The berthing of a ship is the first moment when it hits the water – transitioning from the land to the world in which it will truly live. It is a transcendental moment where the force of buoyancy overcomes such a heavy mass. Historically, the berthing of the ship has carried tremendous cultural significance. A single ship can have a visible impact on the livelihood of an entire maritime city. The berth of a great ship is analogous to an important person being born into the world; one that will change the lives of many others. On the day of the berthing, the entire city gathers to celebrate this important moment.
Water gushes into the dry dock, cascades downward, and surrounds the great ship. Turbulent waves lash against the steel hull. Gravity is pinned against buoyancy and begins to lift this massive weight. The Leviathan is Born.

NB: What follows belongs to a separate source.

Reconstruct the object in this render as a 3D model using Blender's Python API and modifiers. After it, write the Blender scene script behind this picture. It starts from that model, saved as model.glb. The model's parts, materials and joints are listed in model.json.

Water Pouring into the Dry Dock
The Leviathan Being Lifted with Water
With the departure of the Leviathan, a presence of absence remains. For emptiness is not nothingness. Our view of the distant ship on the horizon is filled with mental retention of what was. As we stare into the vacuous landscape, our perceptual field struggles to make sense of an under-abundance of information. Overdependence on retinal vision is relinquished, which allows for other sensory systems to emerge at the forefront of perception.
Current and Future Shipyard Masterplan
Observation Tower in the Distance
Pallasmaa writes in depth about the seductive nature of dim light and shadow. Whether through darkness, mist, or empty space, the core concept is to weaken the retinal vision of the eye. This makes spatial interpretation an act of intuition, whereby the prenoetic creative capacities of the individual are engaged. The empty and boundless landscape becomes a blank canvas on which the mind projects its most sublime imagination. And by suppressing our ability to see, our imagination is engaged – completing what our eyes cannot. As the Leviathan disappears beyond the horizon, sounds emerge; cranes move, machines cut and drill; and the process begins again.